1. The federal government recognizes 574 Native American tribes, and roughly 350 are in the contiguous 48 states.
2. For Native peoples, “Indian Country” means homeland. The term reflects a relationship with the land that is deeply embedded in Native history and culture. In its broadest sense, Indian Country means anywhere that Native peoples have lived and continue to exist and thrive.
18 U.S. Code § 1151 defines "Indian country" (with a lowercase “c”) as a specific geographic area within the United States that includes federal reservations, dependent Indian communities, and Indian allotments where the Indian title has not been extinguished.
3. Those Tribes include: the Bois Forte Band of Chippewa, the Fond du Lac Band of Lake Superior Chippewa, the Grand Portage Band of Lake Superior Chippewa, the Leech Lake Band of Ojibwe, the Lower Sioux Indian Community, the Mille Lacs Band of Ojibwe, and the Prairie Island Indian Community, the Red Lake Nation, Shakopee Mdewakanton Sioux Community, Upper Sioux Community, White Earth Nation.
4. This may be subject to change based Judge Duffy’s March 2025 ruling in Thompson.

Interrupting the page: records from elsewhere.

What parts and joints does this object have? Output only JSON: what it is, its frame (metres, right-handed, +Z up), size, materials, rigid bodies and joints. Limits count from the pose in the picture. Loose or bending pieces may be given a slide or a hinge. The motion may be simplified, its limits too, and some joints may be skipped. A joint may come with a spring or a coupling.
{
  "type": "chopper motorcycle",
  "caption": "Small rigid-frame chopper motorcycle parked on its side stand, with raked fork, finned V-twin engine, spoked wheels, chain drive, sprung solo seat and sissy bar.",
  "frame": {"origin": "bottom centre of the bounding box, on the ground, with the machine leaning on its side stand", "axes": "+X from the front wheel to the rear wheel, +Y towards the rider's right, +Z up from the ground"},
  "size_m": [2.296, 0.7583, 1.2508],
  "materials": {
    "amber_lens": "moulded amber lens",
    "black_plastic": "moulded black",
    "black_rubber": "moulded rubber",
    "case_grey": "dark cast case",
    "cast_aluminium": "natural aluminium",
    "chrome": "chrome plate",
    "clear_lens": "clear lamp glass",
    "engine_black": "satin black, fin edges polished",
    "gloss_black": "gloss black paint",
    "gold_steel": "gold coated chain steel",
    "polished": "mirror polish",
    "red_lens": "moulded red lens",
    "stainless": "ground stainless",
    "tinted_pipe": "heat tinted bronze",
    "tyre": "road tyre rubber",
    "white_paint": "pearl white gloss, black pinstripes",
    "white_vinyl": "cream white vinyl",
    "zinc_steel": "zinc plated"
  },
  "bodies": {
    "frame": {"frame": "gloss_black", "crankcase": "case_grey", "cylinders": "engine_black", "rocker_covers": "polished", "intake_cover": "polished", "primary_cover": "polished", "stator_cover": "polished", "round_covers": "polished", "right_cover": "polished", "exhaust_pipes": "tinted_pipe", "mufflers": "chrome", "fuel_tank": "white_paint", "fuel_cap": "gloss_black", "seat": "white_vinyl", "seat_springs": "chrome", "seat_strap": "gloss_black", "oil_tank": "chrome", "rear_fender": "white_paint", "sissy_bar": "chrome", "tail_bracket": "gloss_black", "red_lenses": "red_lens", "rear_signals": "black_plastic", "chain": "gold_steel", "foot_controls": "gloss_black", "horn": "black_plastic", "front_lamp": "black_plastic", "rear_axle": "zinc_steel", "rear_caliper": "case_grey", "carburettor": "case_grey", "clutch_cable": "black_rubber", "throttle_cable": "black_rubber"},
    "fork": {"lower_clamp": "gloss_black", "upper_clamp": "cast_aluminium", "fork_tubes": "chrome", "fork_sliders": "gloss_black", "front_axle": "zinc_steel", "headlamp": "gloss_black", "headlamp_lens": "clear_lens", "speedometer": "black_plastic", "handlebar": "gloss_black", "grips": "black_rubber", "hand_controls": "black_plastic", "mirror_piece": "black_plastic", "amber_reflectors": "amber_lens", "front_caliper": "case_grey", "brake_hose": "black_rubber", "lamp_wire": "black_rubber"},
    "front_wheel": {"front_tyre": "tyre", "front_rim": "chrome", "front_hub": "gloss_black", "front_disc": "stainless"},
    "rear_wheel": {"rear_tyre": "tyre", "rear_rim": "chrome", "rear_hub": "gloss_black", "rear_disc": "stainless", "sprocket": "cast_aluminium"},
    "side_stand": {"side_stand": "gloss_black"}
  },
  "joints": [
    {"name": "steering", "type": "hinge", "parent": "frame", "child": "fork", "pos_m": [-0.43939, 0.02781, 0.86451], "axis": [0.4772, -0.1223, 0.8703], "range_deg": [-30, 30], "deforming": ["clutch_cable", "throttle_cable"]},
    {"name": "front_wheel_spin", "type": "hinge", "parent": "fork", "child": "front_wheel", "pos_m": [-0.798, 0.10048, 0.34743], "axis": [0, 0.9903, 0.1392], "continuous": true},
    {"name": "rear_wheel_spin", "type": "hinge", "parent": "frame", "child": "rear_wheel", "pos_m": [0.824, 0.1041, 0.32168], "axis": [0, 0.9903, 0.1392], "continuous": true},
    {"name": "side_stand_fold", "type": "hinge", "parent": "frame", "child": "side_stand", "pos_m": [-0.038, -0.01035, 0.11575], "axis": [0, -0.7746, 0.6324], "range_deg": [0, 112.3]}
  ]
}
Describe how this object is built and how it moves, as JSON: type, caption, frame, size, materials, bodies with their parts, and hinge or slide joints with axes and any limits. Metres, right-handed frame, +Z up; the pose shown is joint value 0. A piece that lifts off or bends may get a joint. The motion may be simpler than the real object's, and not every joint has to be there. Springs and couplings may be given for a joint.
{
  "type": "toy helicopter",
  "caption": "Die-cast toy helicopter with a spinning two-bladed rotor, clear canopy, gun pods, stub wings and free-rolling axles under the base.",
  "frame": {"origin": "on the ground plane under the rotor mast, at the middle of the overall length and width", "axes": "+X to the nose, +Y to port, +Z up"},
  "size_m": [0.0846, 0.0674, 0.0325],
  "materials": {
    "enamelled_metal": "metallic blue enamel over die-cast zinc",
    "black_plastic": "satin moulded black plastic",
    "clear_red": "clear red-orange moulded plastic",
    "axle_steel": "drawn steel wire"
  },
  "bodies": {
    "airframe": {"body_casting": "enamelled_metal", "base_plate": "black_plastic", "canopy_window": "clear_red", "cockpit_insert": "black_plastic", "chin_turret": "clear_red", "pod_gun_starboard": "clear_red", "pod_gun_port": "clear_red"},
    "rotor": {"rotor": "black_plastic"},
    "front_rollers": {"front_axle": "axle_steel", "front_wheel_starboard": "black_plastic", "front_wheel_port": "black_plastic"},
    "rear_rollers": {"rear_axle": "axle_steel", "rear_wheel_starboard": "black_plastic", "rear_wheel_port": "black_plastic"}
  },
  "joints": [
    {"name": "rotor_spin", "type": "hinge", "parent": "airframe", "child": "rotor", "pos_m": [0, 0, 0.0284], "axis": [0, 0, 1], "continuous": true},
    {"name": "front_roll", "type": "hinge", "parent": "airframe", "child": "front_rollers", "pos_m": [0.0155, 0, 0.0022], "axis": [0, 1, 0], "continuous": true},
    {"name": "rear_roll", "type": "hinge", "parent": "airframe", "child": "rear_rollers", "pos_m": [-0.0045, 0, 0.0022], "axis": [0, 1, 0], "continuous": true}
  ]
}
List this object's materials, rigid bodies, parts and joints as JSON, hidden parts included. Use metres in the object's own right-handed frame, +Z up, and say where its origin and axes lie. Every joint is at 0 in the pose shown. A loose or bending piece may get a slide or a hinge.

5. Those states are California, Michigan, Minnesota, Nevada, New Mexico, New York, North Carolina, South Dakota, and Washington.
6. This figure reflects the most recent publicly available data as of May 2024. However, due to rapid industry growth, inconsistent reporting, and the sovereign status of many tribal operations, the actual number of tribally owned cannabis businesses is likely higher.
7. New York has no formal compliance standard for tribally regulated cannabis businesses. “Compliant” generally means operating on tribal land under tribal law.